New Book: Matthew Shepard Killing Was About Drugs and Money
Liberal narrative was about hate crime
For 15 years, Matthew Shepard's unspeakably brutal murder on a lonely prairie in Wyoming has been a byword for the very worst of American anti-gay bigotry and a rallying cry for a more tolerant, more inclusive society.
The 21-year-old University of Wyoming student was found trussed to a fence post, bleeding and half-frozen to death, in a rocky field on the outskirts of Laramie. He had been pistol-whipped so severely that his brain stem was crushed. His killers even removed his shoes, on the off-chance he broke free of his bonds and tried to run to safety.
Shepard's death inspired the play The Laramie Project – later turned into a television movie – countless songs, a foundation devoted to his memory and a political lobbying effort that pressed for, and eventually obtained, a new federal hate crimes statute named after him.
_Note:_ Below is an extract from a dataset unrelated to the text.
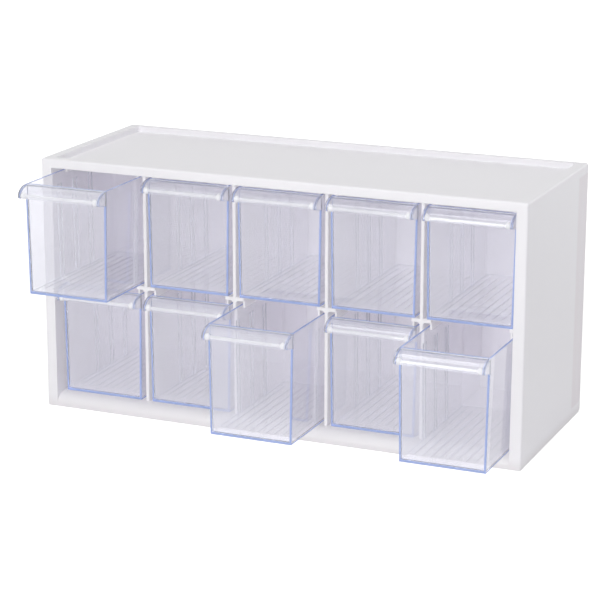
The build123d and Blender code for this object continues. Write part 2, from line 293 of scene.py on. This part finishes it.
def moulded_skin():
    """A shared effect: the faint mottle, roughness drift and fine grain of moulded plastic."""
    name = "moulded_skin"
    if name in bpy.data.node_groups:
        return bpy.data.node_groups[name]
    group = bpy.data.node_groups.new(name, "ShaderNodeTree")
    for label, kind, value in (
        ("Colour", "NodeSocketColor", (0.8, 0.8, 0.8, 1)),
        ("Mottle", "NodeSocketFloat", 0.02),
        ("Roughness", "NodeSocketFloat", 0.4),
        ("Drift", "NodeSocketFloat", 0.05),
        ("Grain Height", "NodeSocketFloat", 0.02),
        ("Grain Scale", "NodeSocketFloat", 900.0),
    ):
        socket = group.interface.new_socket(label, in_out="INPUT", socket_type=kind)
        socket.default_value = value
    for label, kind in (
        ("Colour", "NodeSocketColor"),
        ("Roughness", "NodeSocketFloat"),
        ("Normal", "NodeSocketVector"),
    ):
        group.interface.new_socket(label, in_out="OUTPUT", socket_type=kind)
    given = add(group, "NodeGroupInput").outputs
    place = add(group, "ShaderNodeTexCoord").outputs["Object"]

    mottle = spread(group, place, scale=18.0, detail=3.0, roughness=0.55)
    shade = add(group, "ShaderNodeMath", {
        0: mottle, 1: given["Mottle"], 2: 1.0,
    }, operation="MULTIPLY_ADD")
    tinted = add(group, "ShaderNodeVectorMath", {
        0: given["Colour"], "Scale": shade.outputs[0],
    }, operation="SCALE")

    smudges = spread(group, place, scale=55.0, detail=4.0, roughness=0.6)
    rough = add(group, "ShaderNodeMath", {
        0: smudges, 1: given["Drift"], 2: given["Roughness"],
    }, operation="MULTIPLY_ADD", use_clamp=True)

    grain = add(group, "ShaderNodeTexNoise", {
        "Vector": place, "Scale": given["Grain Scale"], "Detail": 2.0, "Roughness": 0.5,
    })
    bump = add(group, "ShaderNodeBump", {
        "Strength": given["Grain Height"], "Distance": 0.05 * MM, "Height": grain.outputs["Fac"],
    })
    add(group, "NodeGroupOutput", {
        "Colour": tinted.outputs[0],
        "Roughness": rough.outputs[0],
        "Normal": bump.outputs["Normal"],
    })
    return group


def ramp(tree, source, start, end, low=0.0, high=1.0):
    """A value that goes softly from low to high as the source goes from start to end."""
    node = add(tree, "ShaderNodeMapRange", {
        "Value": source, "From Min": start, "From Max": end, "To Min": low, "To Max": high,
    }, interpolation_type="SMOOTHSTEP")
    return node.outputs["Result"]


def overlay(tree, masks):
    """The product of several masks."""
    product = masks[0]
    for mask in masks[1:]:
        node = add(tree, "ShaderNodeMath", {0: product, 1: mask}, operation="MULTIPLY")
        product = node.outputs[0]
    return product


def shaded(tree, colour, mask, tone):
    """The colour, multiplied by the tone where the mask is 1."""
    node = add(tree, "ShaderNodeMix", {
        "Factor": mask, "A": colour, "B": tone,
    }, data_type="RGBA", blend_type="MULTIPLY")
    return node.outputs["Result"]


def seen_rays(tree):
    """1 for rays from the camera, through glass or off gloss, 0 for those that light things."""
    path = add(tree, "ShaderNodeLightPath")
    found = path.outputs["Is Camera Ray"]
    for kind in ("Is Transmission Ray", "Is Glossy Ray"):
        either = add(tree, "ShaderNodeMath", {
            0: found, 1: path.outputs[kind],
        }, operation="MAXIMUM")
        found = either.outputs[0]
    return found


# ---------------------------------------------------------------- plastics
def white_with_painted_shade(tree, white):
    """White, with painted shade: darker where the back panel's side strips stand behind the side
    walls, and darker towards the foot.
    """
    place = add(tree, "ShaderNodeTexCoord")
    split = add(tree, "ShaderNodeSeparateXYZ", {0: place.outputs["Object"]}).outputs
    across = add(tree, "ShaderNodeMath", {0: split["X"]}, operation="ABSOLUTE").outputs[0]
    skin = CASING_HIGH[0] - SKIN_DEPTH
    front = CASING_HIGH[1] - FLANGE_DEPTH
    # painted shade: a mask for the band over the back panel's flanges on the side walls
    flange_shade = overlay(tree, [
        ramp(tree, across, skin - SKIN_BLUR, skin),
        ramp(tree, split["Y"], front - FLANGE_BLUR[0], front + FLANGE_BLUR[1]),
        ramp(tree, split["Z"], FLANGE_FOOT - FLANGE_FOOT_BLUR, FLANGE_FOOT + FLANGE_FOOT_BLUR),
        ramp(tree, split["Z"], FLANGE_TOP + FLANGE_TOP_BLUR, FLANGE_TOP - FLANGE_TOP_BLUR),
    ])
    darker = shaded(tree, (*white, 1), flange_shade, FLANGE_SHADE_TONE)
    # painted shade towards the floor
    return shaded(tree, darker, ramp(tree, split["Z"], FOOT_HEIGHT, 0), FOOT_SHADE_TONE)


def white_plastic(finish):
    """Satin white moulded polystyrene, with painted shade on the side walls and towards the foot.
    """
    material, tree = fresh_material("white_plastic_with_painted_shade")
    skin = add(tree, "ShaderNodeGroup", {
        "Colour": white_with_painted_shade(tree, finish.colour), "Roughness": finish.roughness,
    }, node_tree=moulded_skin()).outputs
    surface = add(tree, "ShaderNodeBsdfPrincipled", {
        "Base Color": skin["Colour"],
        "Roughness": skin["Roughness"],
        "IOR": WHITE_INDEX,
        "Normal": skin["Normal"],
    })
    add(tree, "ShaderNodeOutputMaterial", {"Surface": surface.outputs[0]})
    return material


def plastic_of_drawers(finish, name, base, clearness):
    """Clear or milky polystyrene, which lets the light for what is behind it straight through."""
    material, tree = fresh_material(name)
    skin = add(tree, "ShaderNodeGroup", {
        "Roughness": CLEAR_ROUGHNESS, "Drift": CLEAR_DRIFT,
    }, node_tree=moulded_skin()).outputs
    surface = add(tree, "ShaderNodeBsdfPrincipled", {
        "Base Color": (*base, 1),
        "Roughness": skin["Roughness"],
        "IOR": finish.index,
        "Transmission Weight": clearness,
    })
    passing = add(tree, "ShaderNodeBsdfTransparent")
    path = add(tree, "ShaderNodeLightPath")
    blend = surface
    for kind in ("Is Shadow Ray", "Is Diffuse Ray"):
        blend = add(tree, "ShaderNodeMixShader", {
            0: path.outputs[kind], 1: blend.outputs[0], 2: passing.outputs[0],
        })
    add(tree, "ShaderNodeOutputMaterial", {"Surface": blend.outputs[0]})
    return material


# ---------------------------------------------------------------- pieces
def solid_copy(node):
    """The node's shape as one closed mesh with flat faces made whole."""
    work = bmesh.new()
    work.from_mesh(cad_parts[node].data)
    bmesh.ops.remove_doubles(work, verts=work.verts, dist=MERGE)
    bmesh.ops.dissolve_limit(work, angle_limit=COPLANAR, verts=work.verts, edges=work.edges)
    return work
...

All this creative energy has been based on an important central premise: that Shepard was targeted solely because of his sexual orientation. According to conventional wisdom, he met his killers by chance in a bar, told them he was gay and left with them when they appeared to respond to his advances. They started attacking him almost as soon as he climbed into their pickup.
It now appears, however, that the conventional wisdom may be wrong. A new book by investigative journalist Stephen Jimenez has challenged many of the central assumptions about Shepard's murder and argues that anti-gay hatred was not the primary motivation for his killing, if it was a factor at all.